There is a complicated subject to raise, but something I think is worth saying in the House. Every issue of this nature has a resonance within ourselves. We are not perfect in this country. We have had our problems, human rights problems. We have evolved and will continue to evolve in respect of it. We have developed a country with a charter of rights which guarantees individual rights. That is an extremely important part of our tradition and our contribution to the international framework of which I spoke.
We have developed federal institutions which respond to the needs of collectivities in different parts of the country which have control over those events which are close to them and at the same time a federal government which assures the charter and general rules and principles may be applied equally and fairly across this land.
I look at that and at what we have crafted over the years. Our federal institutions are among the best guarantees Canadians have that this type of event could never occur here. Remember, this occurred in a unitary state that lacked the checks and balances of many jurisdictions which could deal with this type of issue.
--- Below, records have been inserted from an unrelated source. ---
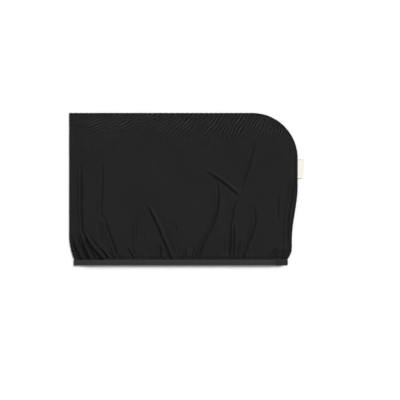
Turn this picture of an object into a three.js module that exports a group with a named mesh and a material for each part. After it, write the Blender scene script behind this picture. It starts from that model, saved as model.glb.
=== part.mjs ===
import * as THREE from 'three';

// Slip-on sunshade for the side window of a car, lying flat as it comes out of its bag.
//
// Two panels of stretch mesh are sewn together along the left side, the top and the right side, and the
// seam is turned in. The bottom is open, so that the sleeve can be pulled down over the door's window
// frame. A fold-over elastic binding goes round that mouth and gathers both panels. A folded woven label
// sticks out of the right seam.
//
// Millimetres, +Z up. +X runs along the hem and +Y from the hem to the top. The origin is in the middle of
// the back panel's underside. "Height" in a name is measured up the sleeve, from the hem's lower edge.

const { clamp, degToRad, lerp, smoothstep } = THREE.MathUtils;

// Sleeve, seen from above
const SLEEVE_WIDTH = 750;
const SLEEVE_HEIGHT = 500;
const CORNER_RADIUS = 150; // the round corner, top right

// The elastic draws the side seams in towards the hem
const LEFT_PULL = 15;
const LEFT_PULL_REACH = 80; // above the binding
const RIGHT_PULL = 14;
const RIGHT_PULL_REACH = 40;
const RIGHT_SLANT = 19; // a longer and gentler draw, on the right only
const RIGHT_SLANT_FOOT = 65; // above the binding
const RIGHT_SLANT_HEAD = 90; // below the round corner

// Cloth and seam
const MESH_THICKNESS = 0.5;
const LAYER_GAP = 0.3; // between pieces that lie on each other
const SEAM_ALLOWANCE = 8; // rim of the sleeve to the turned raw edge
const THREAD_THICKNESS = 0.4;
const OVERLOCK_START = 2; // rim of the sleeve to the outer row of the overlock
const LOFT = 4; // how far the front panel stands up between its seams
const LOFT_RUN = 60; // distance from a seam over which it does so

// Elastic binding
const BINDING_WIDTH = 17.5;
const BINDING_WALL = 0.6;
const MOUTH_OPENING = 5.2; // clear height between the binding's two runs
const MOUTH_RUN = 60; // distance from each end over which the mouth opens
const HEM_EASE = 30; // height over which the cloth leaves the binding
const LAP_INNER = 12; // right end of the binding to where its under layer starts
const LAP_OUTER = 36; // right end of the binding to where its upper layer ends

// Gathers above the binding
const GATHER_COUNT = 36;
const GATHER_SIZE = 5;
const GATHER_REACH = 100;
const BACK_GATHER_SIZE = 1.2;
const CREASE_RISE = 9; // height above the binding over which gathers and folds come up

// Woven label
const LABEL_LENGTH = 62; // along the seam
const LABEL_REACH = 20; // out of the seam
const LABEL_CENTRE = 317; // up from the hem
const LABEL_TILT = degToRad(5.5);
const LABEL_THICKNESS = 0.25;

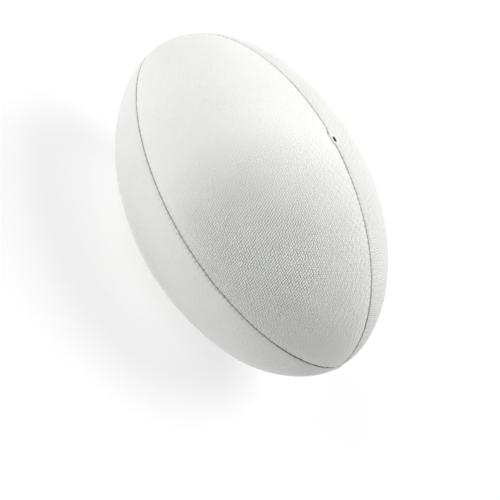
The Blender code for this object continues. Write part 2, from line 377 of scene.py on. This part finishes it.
def seam_gaps(name, angle, turn):
    """Distance to the seam ahead and to the seam behind, and how far each is pushed."""
    x, radius = outline(angle)
    ahead = radius * (math.pi / 4 - turn)
    behind = radius * (math.pi / 4 + turn)
    push_ahead = seam_push(BESIDE[name][1], x)
    push_behind = -seam_push(BESIDE[name][0], x)
    return ahead + push_ahead, behind + push_behind, push_ahead, push_behind


def rolled(gap, tight):
    """Distance from the seam's line, and depth, of sheet that is rolled in at a seam.

    tight is the share of the usual roll and gap, which are smaller at the ball's ends.
    """
    roll = ROLL * tight
    past = (HALF_GAP + ROLL) * tight - gap
    curl = np.clip(past / roll, 0.0, math.pi / 2)
    straight = np.maximum(past - roll * math.pi / 2, 0.0)
    away = np.where(past > 0, HALF_GAP * tight + roll * (1 - np.sin(curl)), gap)
    depth = roll * (1 - np.cos(curl)) + straight
    return away, np.where(past > 0, depth, 0.0)


def seam_relief(gap, along):
    """Depth of the hollow along a seam, drawn in a little at each stitch."""
    gap = np.maximum(gap, 0.0)
    hollow = DIP * np.exp(-((gap / DIP_WIDTH) ** 2))
    return hollow + PUCKER * stitch_wave(along) * np.exp(-((gap / PUCKER_WIDTH) ** 2))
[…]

Therefore, I suggest to members of the Bloc Quebecois that when they bring forward a motion like this and want to know the lesson of the Armenian tragedy, that one lesson is the creation of modern political institutions with human values and with sufficient responses to the needs to deal with them. That is what I suggest has been done in our federal institutions and it is one reason why this country is so respected and why it is a great country in which to live. It is respected by everyone.
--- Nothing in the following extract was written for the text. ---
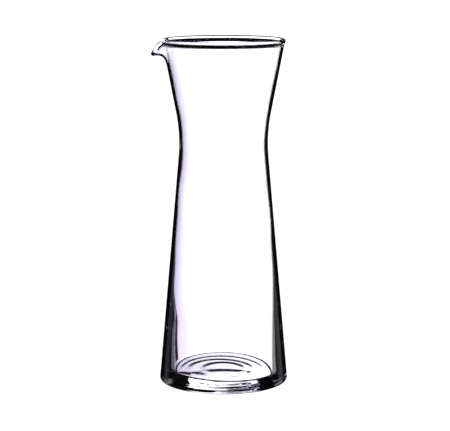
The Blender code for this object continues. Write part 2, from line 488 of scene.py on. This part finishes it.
def reflected_light(tree, line):
    """What a reflected line meets: black, the base's windows, a haze, or the light deep in the glass."""
    once = tree.product(tree.equals(line.reflections, 1.0), tree.fade(line.up, *ONCE_BOTTOM))
    twice = tree.equals(line.reflections, 2.0)
    thrice = tree.product(tree.equals(line.reflections, 3.0), tree.fade(line.up, *THRICE_BOTTOM))
    streak = tree.product(tree.fade(line.across, *STREAK_RIGHT), tree.fade(line.up, *STREAK_BOTTOM))
    mirrored = tree.product(
        tree.most(once, twice, thrice), tree.equals(line.passages, 2.0), tree.without(streak)
    )
    haze = tree.product(
        tree.fade(line.off, *HAZE_NEAR),
        tree.fade(line.off, *HAZE_FAR),
        tree.fade(line.up, *HAZE_TOP),
        tree.fade(line.up, *HAZE_BOTTOM),
        HAZE,
    )
    deep = tree.product(tree.fade(line.passages, *DEEP_PASSAGES), tree.fade(line.up, *DEEP_BOTTOM), DEEP)
    return tree.most(tree.product(base_windows(tree, line), mirrored), haze, deep, BLACK)


def panel_colour(tree, across):
    """The panel's colour by bearing, lilac at its left end."""
    place = tree.maths("MULTIPLY_ADD", across, 1.0 / PANEL_SPREAD, 0.5)
    node = tree.add("ShaderNodeValToRGB", {"Fac": place})
    stops = node.color_ramp.elements
    stops.remove(stops[1])
    for bearing, colour in PANEL_COLOURS:
        stops.new(0.5 + bearing / PANEL_SPREAD).color = (*colour, 1.0)
    stops.remove(stops[0])
    return node.outputs[0]


def studio():
    """A white surround for the camera, and what the glass shows: a white panel and black flags.

    This is not plain light. The world tells sight lines apart by how often the glass has reflected them or
    let them pass, which no real studio does, and its edges were fitted to one camera. A line that only
    passes through meets the panel. A reflected one meets black, which draws the edge of the wall black from
    every side, and only the windows of the panel are left for it at the base, where the underside mirrors.
    """
    world = bpy.data.worlds.new("studio")
    world.use_nodes = True
    world.cycles.sampling_method = "NONE"
    bpy.context.scene.world = world
    world.node_tree.nodes.clear()
    tree = Tree(world.node_tree)
    line = sight_line(tree)
    is_reflected = tree.maths("GREATER_THAN", line.reflections, 0.5)
    shares = {"Factor": is_reflected, "A": passed_light(tree, line), "B": reflected_light(tree, line)}
    strength = tree.product(tree.add("ShaderNodeMix", shares).outputs[0], PANEL_LIGHT)
    pattern = {"Color": panel_colour(tree, line.across), "Strength": strength}
    white = {"Color": (1.0, 1.0, 1.0, 1.0), "Strength": FLOOR_LIGHT}
    pattern = tree.add("ShaderNodeBackground", pattern).outputs[0]
    white = tree.add("ShaderNodeBackground", white).outputs[0]
    mix = tree.add("ShaderNodeMixShader", {0: line.is_plain, 1: pattern, 2: white}).outputs[0]
    tree.add("ShaderNodeOutputWorld", {"Surface": mix})


def pale_floor():
    """A matt floor just under the base. The glass shows the studio in its place."""
    size = 4.0
    drop = -0.3 * MM
    corners = [(-size, -size, drop), (size, -size, drop), (size, size, drop), (-size, size, drop)]
    mesh = bpy.data.meshes.new("floor")
    mesh.from_pydata(corners, [], [(0, 1, 2, 3)])
    material = bpy.data.materials.new("pale_floor")
    material.use_nodes = True
    shader = material.node_tree.nodes["Principled BSDF"]
    shader.inputs["Base Color"].default_value = (0.92, 0.92, 0.92, 1.0)
    shader.inputs["Roughness"].default_value = 1.0
    shader.inputs["Specular IOR Level"].default_value = 0.0
    mesh.materials.append(material)
    floor = bpy.data.objects.new("floor", mesh)
    bpy.context.scene.collection.objects.link(floor)
    floor.visible_glossy = False
    floor.visible_transmission = False


def clear_glass():
    """Fire-polished glass: a faint ripple, smears of handling, and a scuffed ring where it stands."""
    material = bpy.data.materials.new("clear_glass_finish")
    material.use_nodes = True
    tree = Tree(material.node_tree)
    coords = tree.add("ShaderNodeTexCoord").outputs["Object"]

    def noise(scale, detail, distortion):
        inputs = {"Vector": coords, "Scale": scale, "Detail": detail, "Distortion": distortion}
        return tree.add("ShaderNodeTexNoise", inputs).outputs[0]

    split = tree.add("ShaderNodeSeparateXYZ", {"Vector": coords}).outputs
    level = tree.add("ShaderNodeCombineXYZ", {"X": split["X"], "Y": split["Y"]}).outputs[0]
    from_axis = tree.add("ShaderNodeVectorMath", {0: level}, operation="LENGTH").outputs["Value"]
    ring = tree.product(tree.fade(from_axis, *WORN_RADIUS), tree.fade(split["Z"], *WORN_HEIGHT))
    scuffs = tree.fade(noise(900.0, 3.0, 0.0), 0.42, 0.68)
    worn = tree.product(ring, tree.maths("MULTIPLY_ADD", scuffs, SCUFF_ROUGHNESS, WORN_ROUGHNESS))
    smears = tree.product(tree.fade(noise(24.0, 4.0, 1.6), 0.52, 0.74), SMEAR_ROUGHNESS)
    ripple = noise(60.0, 1.0, 0.4)
    grain = noise(700.0, 2.0, 0.0)
    height = tree.maths("MULTIPLY_ADD", grain, tree.maths("MULTIPLY", worn, 0.6), ripple)
    bump = tree.add("ShaderNodeBump", {"Height": height, "Strength": 1.0, "Distance": RIPPLE}).outputs[0]

    shader = material.node_tree.nodes["Principled BSDF"]
    shader.inputs["Base Color"].default_value = TINT
    shader.inputs["IOR"].default_value = REFRACTION
    shader.inputs["Transmission Weight"].default_value = 1.0
    tree.tree.links.new(tree.most(smears, worn), shader.inputs["Roughness"])
    tree.tree.links.new(bump, shader.inputs["Normal"])
    return material


def carafe():
    """The one piece. It casts no shadow, so the floor stays plain."""
    vessel = bpy.data.objects.new("clear_glass_carafe", glass_mesh())
    bpy.context.scene.collection.objects.link(vessel)
    vessel.data.materials.append(clear_glass())
    vessel.visible_shadow = False
    vessel.visible_diffuse = False
    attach(vessel, "root")
    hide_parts("carafe")


def camera():
    data = bpy.data.cameras.new("camera")
    data.lens = CAMERA_LENS
    eye = bpy.data.objects.new("camera", data)
    eye.location = CAMERA_PLACE
    eye.rotation_euler = (0.5 * math.pi - CAMERA_PITCH, 0.0, 0.0)
    bpy.context.scene.collection.objects.link(eye)
    bpy.context.scene.camera = eye


def light_paths():
    """Enough bounces for light caught in the base, and no caustics."""
    scene = bpy.context.scene
    scene.view_settings.view_transform = "Standard"
    scene.cycles.max_bounces = 40
    scene.cycles.transmission_bounces = 40
    scene.cycles.glossy_bounces = 24
    scene.cycles.caustics_reflective = False
    scene.cycles.caustics_refractive = False
    scene.cycles.blur_glossy = 0.0
    scene.cycles.use_denoising = True


camera()
studio()
pale_floor()
carafe()
light_paths()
I know that my time is limited. I would like to say in closing that the amendment proposed by the government is not only consistent with the Bloc Quebecois' basic motion but it also introduces the much broader notion that respect for human rights must enjoy universal recognition. This respect also introduces the notion that our country is based on tolerance and multiculturalism. It is a federal state that guarantees respect for all its citizens, whether they come from Armenia or any other country.